On-line multiversion database concurrency control

Abstract

This paper presents a new model for studying the concurrency vs. computation time tradeoffs involved in on-line multiversion database concur- rency control. The basic problem that is studied in our model is the following: Given: a current database system state which includes information such as which transaction previously read a version from which other transaction; which transaction has written which versions into the database; and the ordering of versions previously written; and a set of read and write requests of requesting transactions. Question: Does there exist a new database system state in which the request- ing transactions can be immediately put into execution (their read and write requests satisfied, or in the case of predeclared writeset transactions, write requests are guaranteed to be satisfied) while preserving consistency under a given set of additional constraints? (The amount of concurrency achieved is defined by the set of additional constraints).
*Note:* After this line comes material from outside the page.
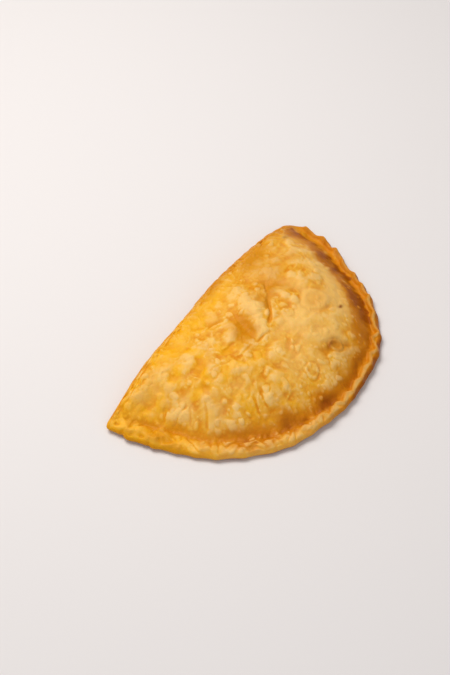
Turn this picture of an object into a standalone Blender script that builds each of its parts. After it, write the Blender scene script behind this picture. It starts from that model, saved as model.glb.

In this paper we derive "limits" of performance achievable by polynomial time concurrency control algorithms. Each limit is characterized by a minimal set of constraints that allow the on-line scheduling problem to be solved in polynomial time. If any one constraint in that minimal set is omitted, although it could increase the amount of concurrency, it would also have the dramatic negative effect of making the scheduling problem NP-complete; whereas if we do not omit any constraint in the minimal set, then the scheduling problem can be solved in polynomial time. With each of these limits, one can construct an efficient scheduling algorithm that achieves an optimal level of concurrency in polynomial computation time according to the constraints defined in the minimal set.